##### Supplied material #####
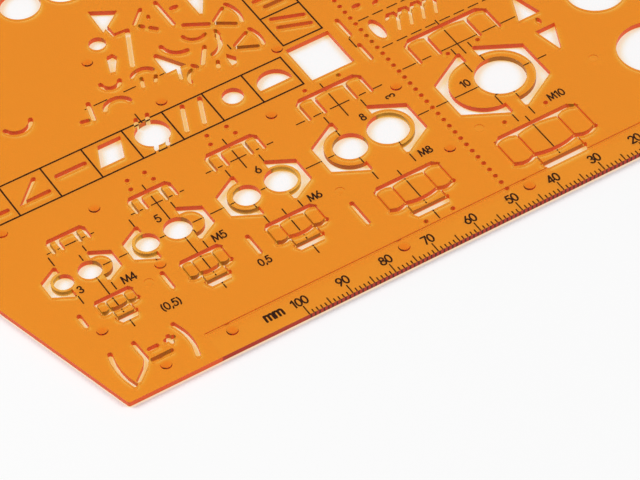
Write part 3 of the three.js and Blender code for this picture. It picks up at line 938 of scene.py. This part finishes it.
def paperFloor():
    mesh = bpy.data.meshes.new("floor")
    half, level = stage["floor"] / 2, stage["floorLevel"] * mm
    corners = [(-half, -half, level), (half, -half, level), (half, half, level), (-half, half, level)]
    mesh.from_pydata(corners, [], [(0, 1, 2, 3)])
    floor = bpy.data.objects.new("floor", mesh)
    bpy.context.scene.collection.objects.link(floor)
    material, maker = newMaterial("paperFloor")
    surface = maker.add("ShaderNodeBsdfPrincipled", None, {
        "Base Color": stage["floorColour"],
        "Roughness": stage["floorRoughness"],
        "Specular IOR Level": 0.0,
    })
    # seen by the eye, in gloss or through the sheet the paper is a little whiter, and it keeps its shadows
    seen = maker.lightPath("Is Camera Ray") + maker.lightPath("Is Glossy Ray")
    seen = maker.sum("MINIMUM", seen + maker.lightPath("Is Transmission Ray"), 1.0)
    lift = maker.add("ShaderNodeEmission", None, {"Strength": stage["floorLift"] * seen})
    both = maker.add("ShaderNodeAddShader", None, {0: surface, 1: lift})
    maker.add("ShaderNodeOutputMaterial", None, {"Surface": both})
    mesh.materials.append(material)


def softbox(name, location, size, power, gloss):
    light = bpy.data.lights.new(name, "AREA")
    light.shape = "DISK"
    light.size = size
    light.energy = power
    lamp = bpy.data.objects.new(name, light)
    bpy.context.scene.collection.objects.link(lamp)
    lamp.location = location
    lamp.rotation_euler = (-Vector(location)).to_track_quat("-Z", "Y").to_euler()
    # the shadow rays already carry its light through the sheet, so refracted rays pass it by
    lamp.visible_transmission = False
    lamp.visible_glossy = gloss


def studioWorld(strength):
    world = bpy.data.worlds.new("studio")
    bpy.context.scene.world = world
    world.use_nodes = True
    world.node_tree.nodes.clear()
    maker = Maker(world.node_tree)
    background = maker.add("ShaderNodeBackground", None, {"Color": (1, 1, 1, 1), "Strength": strength})
    maker.add("ShaderNodeOutputWorld", None, {"Surface": background})
    world.cycles.sampling_method = "NONE"  # its light then reaches the paper once, through the sheet itself


def photoCamera():
    camera = bpy.data.cameras.new("photoCamera")
    camera.sensor_width = stage["sensor"]
    camera.lens = stage["lens"]
    camera.clip_start, camera.clip_end = stage["clipped"]
    holder = bpy.data.objects.new("photoCamera", camera)
    bpy.context.scene.collection.objects.link(holder)
    holder.location = stage["cameraPlace"]
    holder.rotation_euler = stage["cameraTurn"]
    bpy.context.scene.camera = holder


print("stage")
paperFloor()
studioWorld(stage["world"])
for lampName, lampSettings in stage["lamps"].items():
    softbox(lampName, *lampSettings)
photoCamera()
bpy.context.scene.view_settings.view_transform = "Standard"
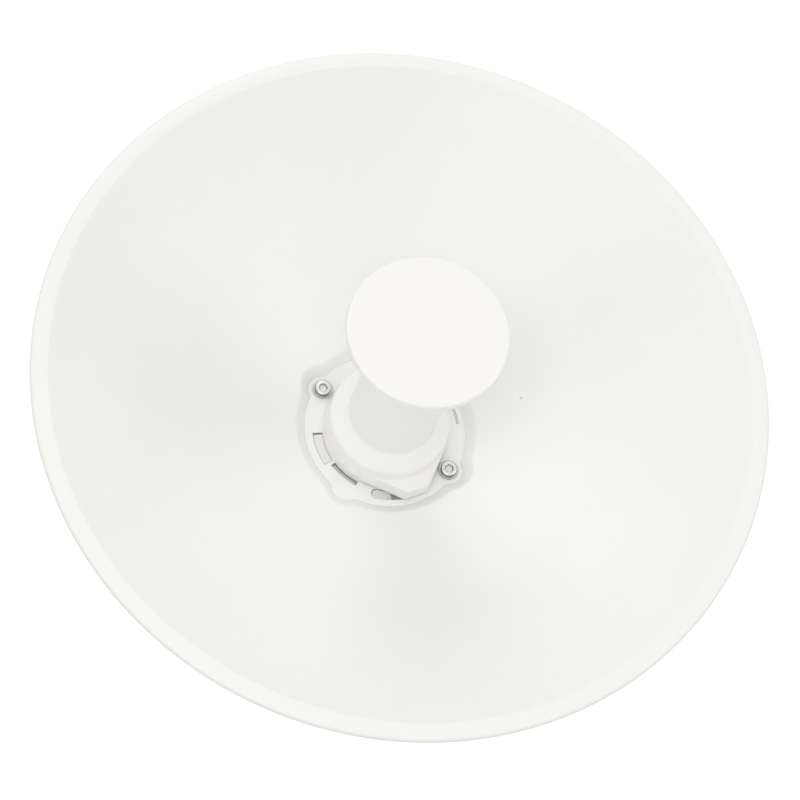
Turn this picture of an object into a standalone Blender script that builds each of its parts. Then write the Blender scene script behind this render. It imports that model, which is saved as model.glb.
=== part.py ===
"""Dish antenna for an outdoor point-to-point microwave link, on its mast bracket.

Metres, +Z up. The dish looks along -Y. The origin is the middle of the flat rear face of the
mast bracket. Most pieces are modelled lying on their backs: local X is to the right as seen from
the front, local Y is up, and local Z is the distance forward of the mast face. The empty named
boresight turns that frame so that forward becomes -Y.
"""

import math

import bmesh
import bpy
from mathutils import Matrix

# Dish, at distances forward of the mast face
FIT_GAP = 0.0003
DISH_RADIUS = 0.210
BOWL_RADIUS = 0.200
FOCAL_LENGTH = 0.128
RIM_FORWARD = 0.194
VERTEX_FORWARD = RIM_FORWARD + 0.0035 - BOWL_RADIUS**2 / (4 * FOCAL_LENGTH)
SHEET = 0.002
DISH_SEGMENTS = 88
REFLECTOR_HOLE_RADIUS = 0.0358

# Hub plate, screwed to the flat seat in the middle of the dish
HUB_FORWARD = 0.120
HUB_PLATE = 0.0022
HUB_RADIUS = 0.0480
LOBE_RADIUS = 0.0085
SCREW_CIRCLE = 0.0440
SEAT_MARGIN = 0.0003
SEAT_WALL = 0.0054
SCREW_HOLE_RADIUS = 0.0032
HUB_BORE_RADIUS = 0.0345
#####
Job
All entries must be repeated verbatim.

Exercise answer
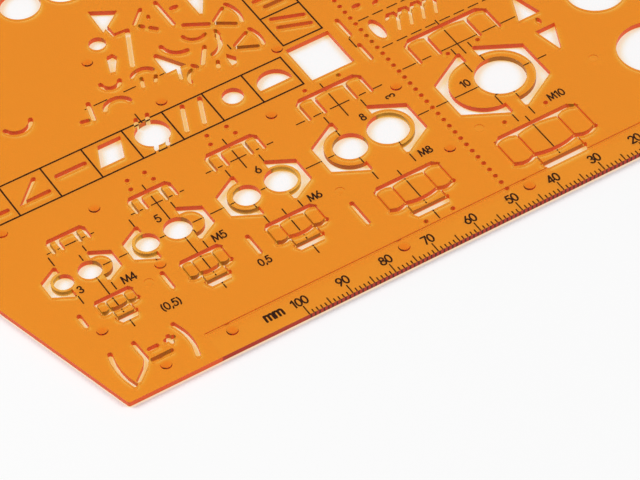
Write part 3 of the three.js and Blender code for this picture. It picks up at line 938 of scene.py. This part finishes it.
def paperFloor():
    mesh = bpy.data.meshes.new("floor")
    half, level = stage["floor"] / 2, stage["floorLevel"] * mm
    corners = [(-half, -half, level), (half, -half, level), (half, half, level), (-half, half, level)]
    mesh.from_pydata(corners, [], [(0, 1, 2, 3)])
    floor = bpy.data.objects.new("floor", mesh)
    bpy.context.scene.collection.objects.link(floor)
    material, maker = newMaterial("paperFloor")
    surface = maker.add("ShaderNodeBsdfPrincipled", None, {
        "Base Color": stage["floorColour"],
        "Roughness": stage["floorRoughness"],
        "Specular IOR Level": 0.0,
    })
    # seen by the eye, in gloss or through the sheet the paper is a little whiter, and it keeps its shadows
    seen = maker.lightPath("Is Camera Ray") + maker.lightPath("Is Glossy Ray")
    seen = maker.sum("MINIMUM", seen + maker.lightPath("Is Transmission Ray"), 1.0)
    lift = maker.add("ShaderNodeEmission", None, {"Strength": stage["floorLift"] * seen})
    both = maker.add("ShaderNodeAddShader", None, {0: surface, 1: lift})
    maker.add("ShaderNodeOutputMaterial", None, {"Surface": both})
    mesh.materials.append(material)


def softbox(name, location, size, power, gloss):
    light = bpy.data.lights.new(name, "AREA")
    light.shape = "DISK"
    light.size = size
    light.energy = power
    lamp = bpy.data.objects.new(name, light)
    bpy.context.scene.collection.objects.link(lamp)
    lamp.location = location
    lamp.rotation_euler = (-Vector(location)).to_track_quat("-Z", "Y").to_euler()
    # the shadow rays already carry its light through the sheet, so refracted rays pass it by
    lamp.visible_transmission = False
    lamp.visible_glossy = gloss


def studioWorld(strength):
    world = bpy.data.worlds.new("studio")
    bpy.context.scene.world = world
    world.use_nodes = True
    world.node_tree.nodes.clear()
    maker = Maker(world.node_tree)
    background = maker.add("ShaderNodeBackground", None, {"Color": (1, 1, 1, 1), "Strength": strength})
    maker.add("ShaderNodeOutputWorld", None, {"Surface": background})
    world.cycles.sampling_method = "NONE"  # its light then reaches the paper once, through the sheet itself


def photoCamera():
    camera = bpy.data.cameras.new("photoCamera")
    camera.sensor_width = stage["sensor"]
    camera.lens = stage["lens"]
    camera.clip_start, camera.clip_end = stage["clipped"]
    holder = bpy.data.objects.new("photoCamera", camera)
    bpy.context.scene.collection.objects.link(holder)
    holder.location = stage["cameraPlace"]
    holder.rotation_euler = stage["cameraTurn"]
    bpy.context.scene.camera = holder


print("stage")
paperFloor()
studioWorld(stage["world"])
for lampName, lampSettings in stage["lamps"].items():
    softbox(lampName, *lampSettings)
photoCamera()
bpy.context.scene.view_settings.view_transform = "Standard"
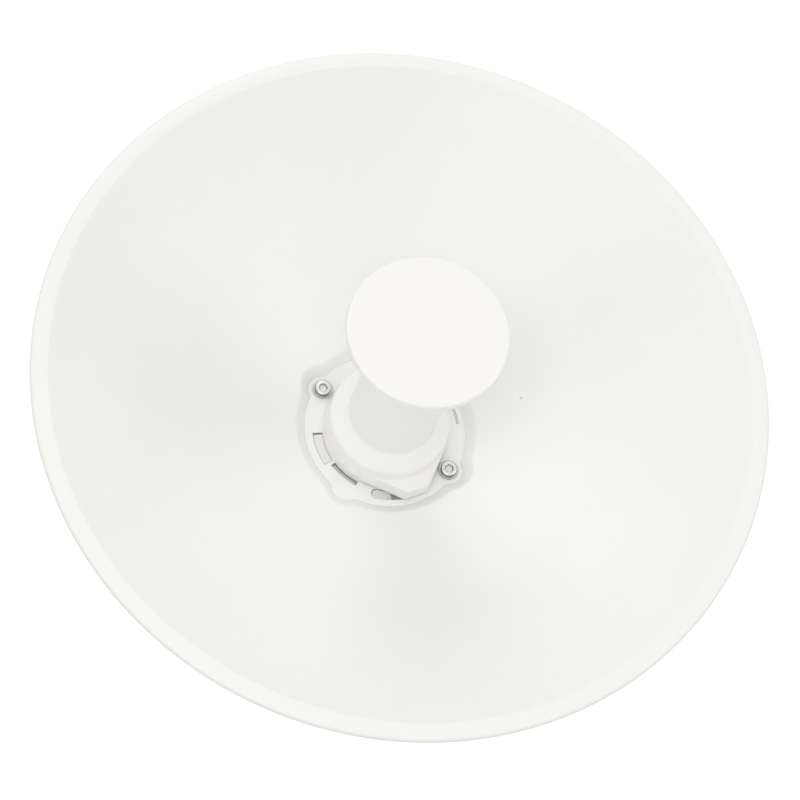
Turn this picture of an object into a standalone Blender script that builds each of its parts. Then write the Blender scene script behind this render. It imports that model, which is saved as model.glb.
=== part.py ===
"""Dish antenna for an outdoor point-to-point microwave link, on its mast bracket.

Metres, +Z up. The dish looks along -Y. The origin is the middle of the flat rear face of the
mast bracket. Most pieces are modelled lying on their backs: local X is to the right as seen from
the front, local Y is up, and local Z is the distance forward of the mast face. The empty named
boresight turns that frame so that forward becomes -Y.
"""

import math

import bmesh
import bpy
from mathutils import Matrix

# Dish, at distances forward of the mast face
FIT_GAP = 0.0003
DISH_RADIUS = 0.210
BOWL_RADIUS = 0.200
FOCAL_LENGTH = 0.128
RIM_FORWARD = 0.194
VERTEX_FORWARD = RIM_FORWARD + 0.0035 - BOWL_RADIUS**2 / (4 * FOCAL_LENGTH)
SHEET = 0.002
DISH_SEGMENTS = 88
REFLECTOR_HOLE_RADIUS = 0.0358

# Hub plate, screwed to the flat seat in the middle of the dish
HUB_FORWARD = 0.120
HUB_PLATE = 0.0022
HUB_RADIUS = 0.0480
LOBE_RADIUS = 0.0085
SCREW_CIRCLE = 0.0440
SEAT_MARGIN = 0.0003
SEAT_WALL = 0.0054
SCREW_HOLE_RADIUS = 0.0032
HUB_BORE_RADIUS = 0.0345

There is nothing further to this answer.